As I covered earlier, prior to these new features being introduced, to get this traffic going through my Azure Firewall instance I would have had to create /32 UDR on the Virtual Network Gateway’s route table and I would have had to SNAT at the firewall to ensure traffic symmetry (the SNAT component is covered in a prior post). The new feature lifts the requirement for the /32 route, but in a very interesting way.
The golden rule for networking has long been the most specific route is the preferred route. For example, in Azure the /32 system route for the Private Endpoint will the preferred route even if you put in a static route for the subnet’s CIDR block (/24 for example). The new routing feature for Private Endpoints does not follow this rule as we’ll see.
Support for NSGs and routing improvements for Private Endpoints is disabled by default. There is a property of each subnet in a VNet called privateEndpointNetworkPolicies which is set to disabled by default. Swapping this property from disabled to enabled kicks off the new features. One thing to note is you only have to enable this on the subnet containing the Private Endpoint.
In my lab environment I swapped the property for the snet-app subnet in the workload VNet. Looking back at the route table for the VM in the transit virtual network, we now see that the /32 route has been made invalid. The /16 route pointing all traffic to the workload VNet to the Azure Firewall is now the route the traffic will take, which allows me to mediate and optionally inspect the traffic.
Refreshing the web page from the on-premises VM now shows a source IP of 10.0.2.5 which is one of the IPs included in the Azure Firewall subnet.

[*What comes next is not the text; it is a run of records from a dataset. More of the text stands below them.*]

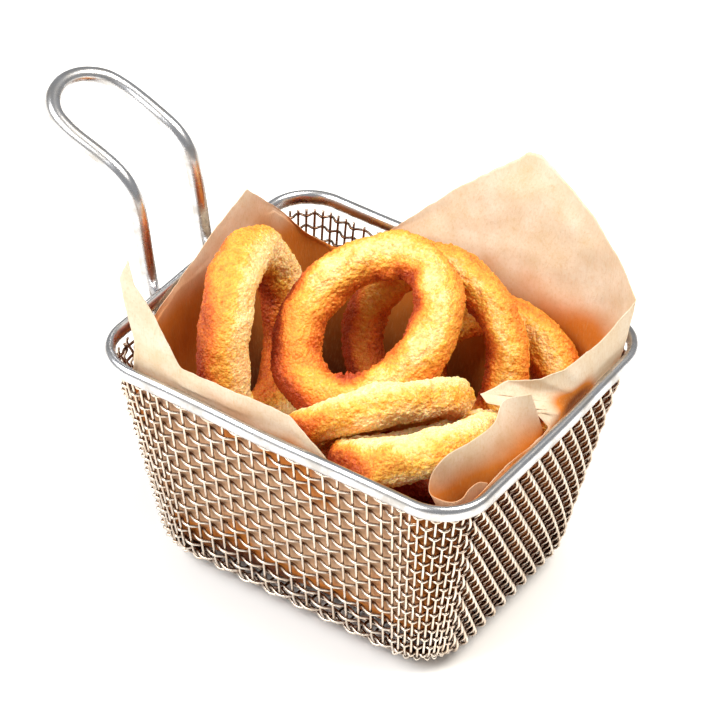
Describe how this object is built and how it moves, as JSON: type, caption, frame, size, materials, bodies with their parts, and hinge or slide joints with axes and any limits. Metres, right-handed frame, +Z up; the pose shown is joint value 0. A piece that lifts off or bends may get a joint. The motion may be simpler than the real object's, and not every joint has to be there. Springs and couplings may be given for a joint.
{
  "type": "onion rings side",
  "caption": "Battered onion rings heaped in a small oblong wire mesh frying basket with a rim, one bent wire handle and a brown paper liner.",
  "frame": {"origin": "middle of the basket's flat bottom, on the surface that it stands on", "axes": "+Z up; the basket's long side lies along X, and the handle stands on its -X side; -Y is the front long side"},
  "size_m": [0.1698, 0.1132, 0.1218],
  "materials": {
    "steel_mesh": "bright woven stainless wire",
    "steel": "polished",
    "kraft_paper": "matte",
    "fried_batter": null
  },
  "bodies": {
    "root": {"basket_wall": "steel_mesh", "basket_rim": "steel", "basket_handle": "steel", "paper_liner": "kraft_paper", "paper_curl": "kraft_paper", "onion_ring_left": "fried_batter", "onion_ring_middle": "fried_batter", "onion_ring_back": "fried_batter", "onion_ring_right": "fried_batter", "onion_ring_front_upper": "fried_batter", "onion_ring_front_lower": "fried_batter", "onion_ring_under_left": "fried_batter", "onion_ring_under_right": "fried_batter", "onion_ring_bottom_right": "fried_batter", "onion_ring_bottom_left": "fried_batter"}
  },
  "joints": []
}
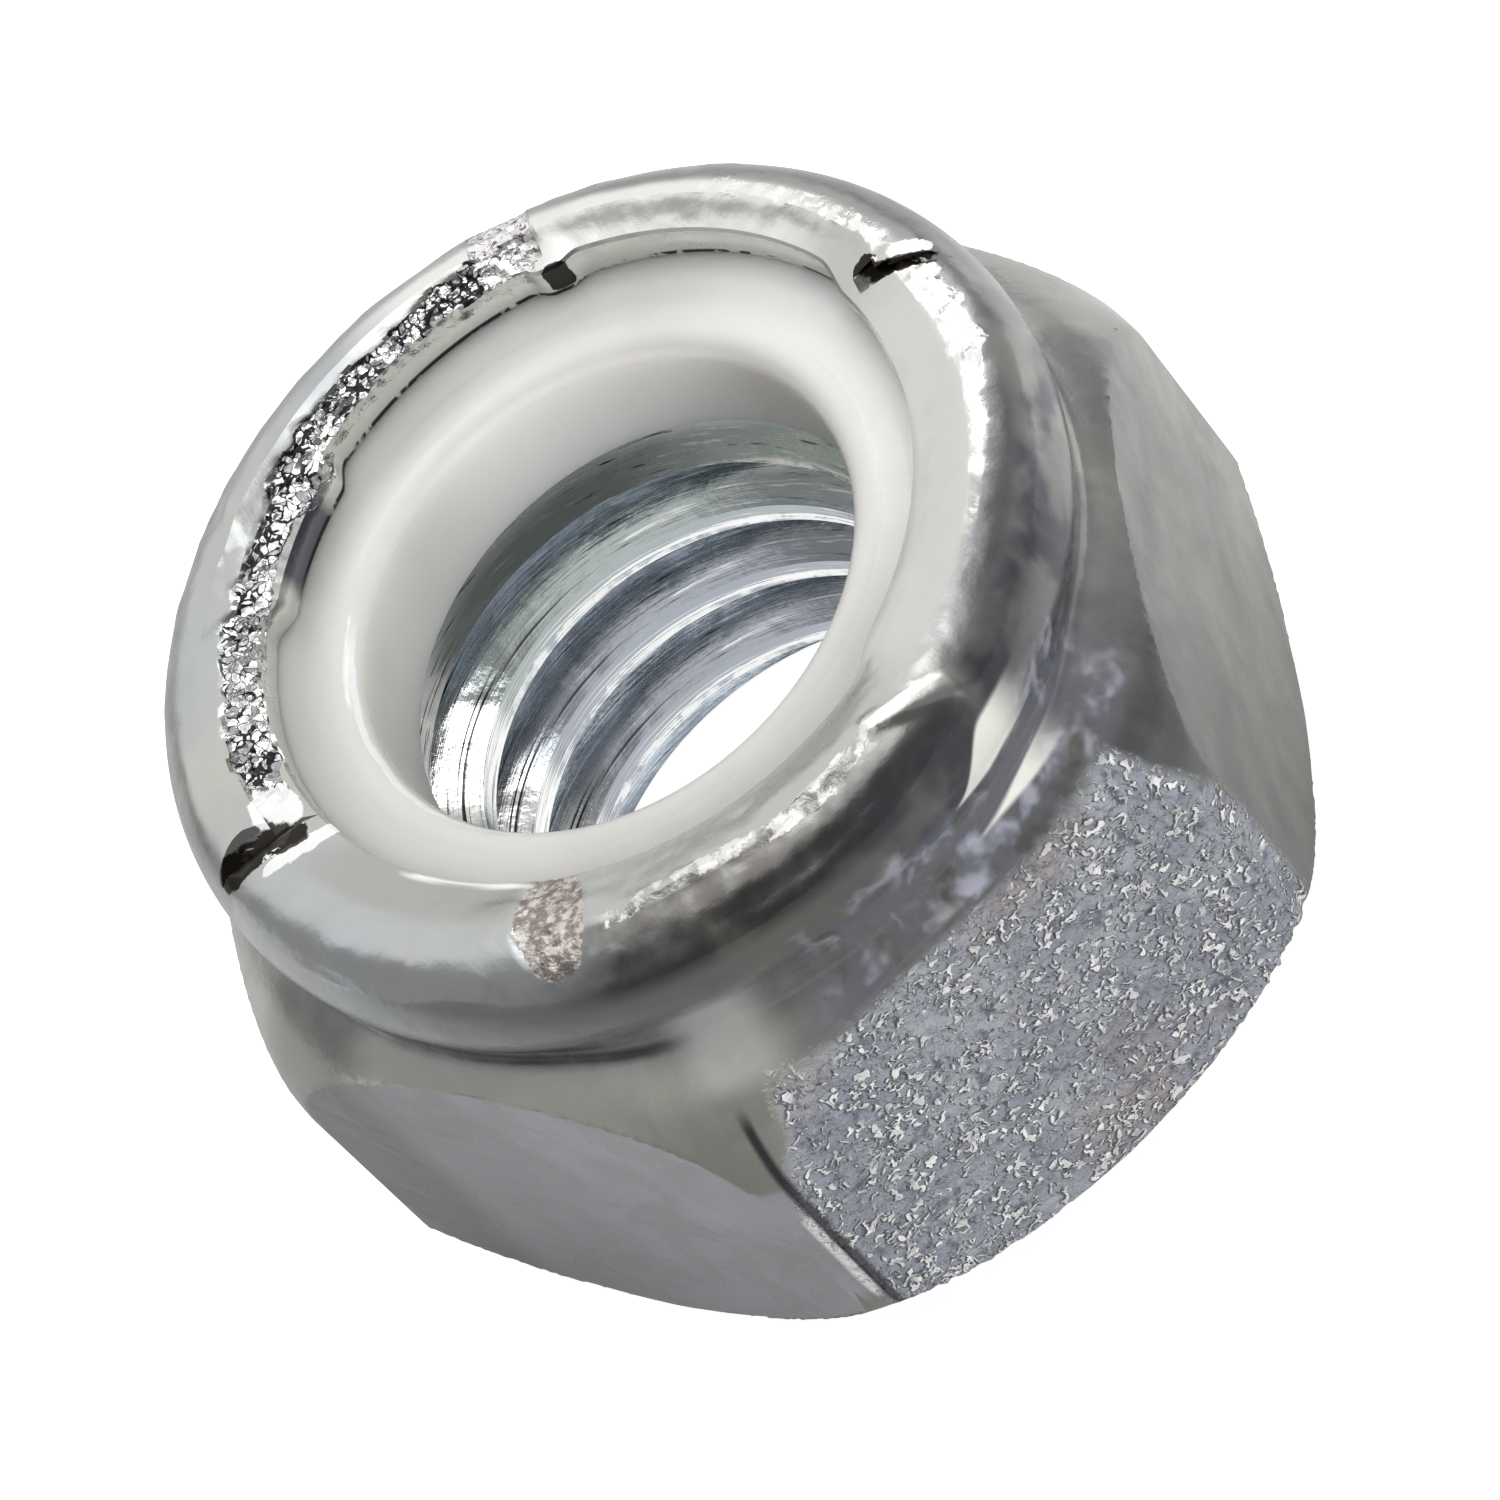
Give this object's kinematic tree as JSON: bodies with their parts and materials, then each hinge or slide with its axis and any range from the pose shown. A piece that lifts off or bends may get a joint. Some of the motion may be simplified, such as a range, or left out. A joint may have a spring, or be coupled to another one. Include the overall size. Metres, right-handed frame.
{
  "type": "nylon insert lock nut",
  "caption": "Hexagonal lock nut whose collar is crimped over a nylon ring that grips the bolt's thread.",
  "frame": {"origin": "centre of the bearing face, on the thread axis", "axes": "+Z along the thread axis from the bearing face towards the nylon insert, +X towards a corner of the hexagon"},
  "size_m": [0.0144, 0.0126, 0.0084],
  "materials": {
    "zinc_plated_steel": "bright zinc plating, satin, grainy on one flat and along the crimped lip",
    "nylon": "natural nylon, milky white and slightly translucent"
  },
  "bodies": {
    "root": {"nut_body": "zinc_plated_steel", "nylon_insert": "nylon"}
  },
  "joints": []
}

Take note that I have an application rule in place in Azure Firewall which means it uses its transparent proxy feature to ensure traffic symmetry. If I had a network rule in place, I’d have to ensure Azure Firewall is SNATing my traffic (which it won’t do by default for RFC1918 traffic). While some services (Azure Storage being one of them) will work without SNAT with Private Endpoints, it’s best practice to SNAT since all other services require it. The requirement will likely be addressed in a future release.
While the support for NSGs for Private Endpoints is awesome, the routing improvements are a feature that shouldn’t be overlooked. Let me summarize the key takeaways:
- Routing improvements (docs call it UDR support which I think is a poor and confusing description) for Private Endpoints are officially general available.

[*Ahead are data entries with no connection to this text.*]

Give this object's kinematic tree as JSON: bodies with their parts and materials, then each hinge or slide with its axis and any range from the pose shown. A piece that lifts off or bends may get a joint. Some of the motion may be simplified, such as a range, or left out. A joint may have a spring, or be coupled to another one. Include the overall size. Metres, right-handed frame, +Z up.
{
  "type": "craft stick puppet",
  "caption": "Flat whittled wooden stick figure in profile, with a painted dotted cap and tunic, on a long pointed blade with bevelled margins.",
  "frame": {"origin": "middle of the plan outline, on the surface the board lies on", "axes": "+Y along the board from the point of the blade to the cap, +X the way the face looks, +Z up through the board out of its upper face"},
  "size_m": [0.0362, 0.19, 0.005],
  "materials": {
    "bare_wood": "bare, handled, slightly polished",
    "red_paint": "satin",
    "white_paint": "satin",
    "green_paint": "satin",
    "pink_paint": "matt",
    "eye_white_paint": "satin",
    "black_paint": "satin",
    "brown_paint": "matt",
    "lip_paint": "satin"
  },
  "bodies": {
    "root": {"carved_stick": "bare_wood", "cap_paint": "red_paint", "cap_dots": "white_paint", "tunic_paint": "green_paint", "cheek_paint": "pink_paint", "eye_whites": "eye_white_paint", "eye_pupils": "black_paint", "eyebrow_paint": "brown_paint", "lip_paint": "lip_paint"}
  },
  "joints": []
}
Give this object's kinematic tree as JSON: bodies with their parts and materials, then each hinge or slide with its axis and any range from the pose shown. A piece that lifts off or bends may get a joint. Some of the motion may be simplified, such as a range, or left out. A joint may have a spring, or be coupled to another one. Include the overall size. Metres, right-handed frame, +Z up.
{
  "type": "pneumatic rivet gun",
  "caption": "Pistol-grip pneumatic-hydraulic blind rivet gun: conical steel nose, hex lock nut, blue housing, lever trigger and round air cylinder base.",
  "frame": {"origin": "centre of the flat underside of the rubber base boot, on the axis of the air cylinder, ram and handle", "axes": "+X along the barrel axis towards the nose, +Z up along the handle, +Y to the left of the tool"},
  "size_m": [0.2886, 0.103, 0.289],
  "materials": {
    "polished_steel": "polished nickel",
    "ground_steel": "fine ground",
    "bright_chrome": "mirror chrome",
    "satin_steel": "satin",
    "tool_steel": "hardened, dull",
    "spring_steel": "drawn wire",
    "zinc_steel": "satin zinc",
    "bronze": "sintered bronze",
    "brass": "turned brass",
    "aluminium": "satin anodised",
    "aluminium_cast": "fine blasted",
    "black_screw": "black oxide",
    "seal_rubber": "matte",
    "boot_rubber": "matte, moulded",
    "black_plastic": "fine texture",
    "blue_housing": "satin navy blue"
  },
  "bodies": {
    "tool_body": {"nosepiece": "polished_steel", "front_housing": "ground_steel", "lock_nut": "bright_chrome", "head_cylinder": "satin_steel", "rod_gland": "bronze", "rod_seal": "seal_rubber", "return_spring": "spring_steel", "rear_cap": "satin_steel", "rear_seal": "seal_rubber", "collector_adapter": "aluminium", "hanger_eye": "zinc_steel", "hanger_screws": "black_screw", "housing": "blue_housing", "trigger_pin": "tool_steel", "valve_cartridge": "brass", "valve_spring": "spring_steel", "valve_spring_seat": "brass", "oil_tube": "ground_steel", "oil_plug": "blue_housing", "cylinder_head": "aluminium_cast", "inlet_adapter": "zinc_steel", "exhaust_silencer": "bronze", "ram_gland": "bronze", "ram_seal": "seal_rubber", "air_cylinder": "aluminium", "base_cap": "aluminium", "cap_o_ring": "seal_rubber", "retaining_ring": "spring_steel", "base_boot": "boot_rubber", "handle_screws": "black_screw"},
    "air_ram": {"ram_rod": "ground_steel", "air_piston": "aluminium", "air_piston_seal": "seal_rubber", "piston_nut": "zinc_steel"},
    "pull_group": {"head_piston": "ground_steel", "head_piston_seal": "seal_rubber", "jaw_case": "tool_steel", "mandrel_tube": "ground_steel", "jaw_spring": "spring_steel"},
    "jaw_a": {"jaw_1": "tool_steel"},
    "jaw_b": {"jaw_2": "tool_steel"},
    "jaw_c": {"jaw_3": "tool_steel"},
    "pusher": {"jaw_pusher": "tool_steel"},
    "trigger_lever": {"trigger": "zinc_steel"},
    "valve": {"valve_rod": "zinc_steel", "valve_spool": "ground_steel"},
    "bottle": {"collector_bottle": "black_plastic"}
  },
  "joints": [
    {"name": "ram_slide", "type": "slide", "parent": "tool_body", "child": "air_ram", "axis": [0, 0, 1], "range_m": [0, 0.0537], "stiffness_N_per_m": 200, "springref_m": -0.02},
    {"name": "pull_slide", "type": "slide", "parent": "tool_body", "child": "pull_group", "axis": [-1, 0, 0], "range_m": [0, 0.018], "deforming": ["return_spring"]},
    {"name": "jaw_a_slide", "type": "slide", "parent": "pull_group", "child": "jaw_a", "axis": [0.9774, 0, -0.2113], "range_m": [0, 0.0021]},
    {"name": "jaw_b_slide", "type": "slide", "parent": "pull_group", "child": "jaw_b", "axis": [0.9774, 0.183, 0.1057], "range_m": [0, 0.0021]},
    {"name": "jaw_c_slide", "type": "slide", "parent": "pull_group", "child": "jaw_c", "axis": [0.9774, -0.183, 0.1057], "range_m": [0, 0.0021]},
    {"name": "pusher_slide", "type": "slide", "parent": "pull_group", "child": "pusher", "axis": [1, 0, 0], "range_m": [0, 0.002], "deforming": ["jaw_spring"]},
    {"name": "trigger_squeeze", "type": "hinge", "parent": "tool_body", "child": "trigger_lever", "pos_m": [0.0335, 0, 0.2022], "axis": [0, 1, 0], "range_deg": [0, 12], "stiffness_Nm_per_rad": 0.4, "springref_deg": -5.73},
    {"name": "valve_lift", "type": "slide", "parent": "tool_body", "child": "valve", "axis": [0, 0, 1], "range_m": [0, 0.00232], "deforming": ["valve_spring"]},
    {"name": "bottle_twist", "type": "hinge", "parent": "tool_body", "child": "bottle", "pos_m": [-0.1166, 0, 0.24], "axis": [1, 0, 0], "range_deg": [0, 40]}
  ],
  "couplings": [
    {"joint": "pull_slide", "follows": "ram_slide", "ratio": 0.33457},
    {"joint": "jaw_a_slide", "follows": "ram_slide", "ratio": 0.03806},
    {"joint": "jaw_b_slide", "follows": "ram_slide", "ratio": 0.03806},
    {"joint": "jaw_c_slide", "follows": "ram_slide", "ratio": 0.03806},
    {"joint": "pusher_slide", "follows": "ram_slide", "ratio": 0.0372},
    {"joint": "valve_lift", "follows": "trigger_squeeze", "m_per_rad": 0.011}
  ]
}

- SNAT is still required and best practice for traffic symmetry to ensure return traffic from Private Endpoints takes the same route back to the user.
- The privateEndpointNetworkPolicies property only needs to be set on the subnet containing the Private Endpoints. The routing improvements will then be active for those Private Endpoints for any route table assigned to a subnet within the Private Endpoint’s VNet or any directly peered VNets.
- Even though the /32 route is still there, it is now invalidated by a less specific UDR when this setting is set on a Private Endpoints subnet. You could create a UDR for the subnet CIDR containing the Private Endpoints or the entire VNet as I did in this lab. Remember this an exception to the route specificity rule.
Well folks, that sums up this post. Hopefully got some value out of it!
IF UDR is effective – why we still need SNAT? I am not clear here.
My customer requirement is all traffic between subnets also should be
Like after enabling privatenetworkendpoint policy for PE subnet, according my UDR traffic flows like this Client VM -> NVA-> PE
return traffic as per UDR, PE-> NVA-> Client.
Are you saying even with above config SNAT is needed? But why?
Hi there. Private Endpoints do not obey user defined routes on route tables. You cannot force return traffic from a Private Endpoint back through the NVA unless you SNAT. Excluding SNAT will result in an asymmetric traffic flow.
As I covered in my blog, the UDR improvements were introduced to reduce the overhead of managing the /32 routes.
To make it even more confusing, not every private endpoint behaves the same. For example, storage magically takes the correct route back, but no other service does to my knowledge. This is why SNAT is required.
You can check out my prior post for the details https://journeyofthegeek.com/2020/09/10/interesting-behaviors-with-private-endpoints-new/.
Cloud is dynamic, so there is always the possibility this has changed. However, I am not aware of a change to this behavior. Your best bet would be to submit a ticket to support if you need confirmation.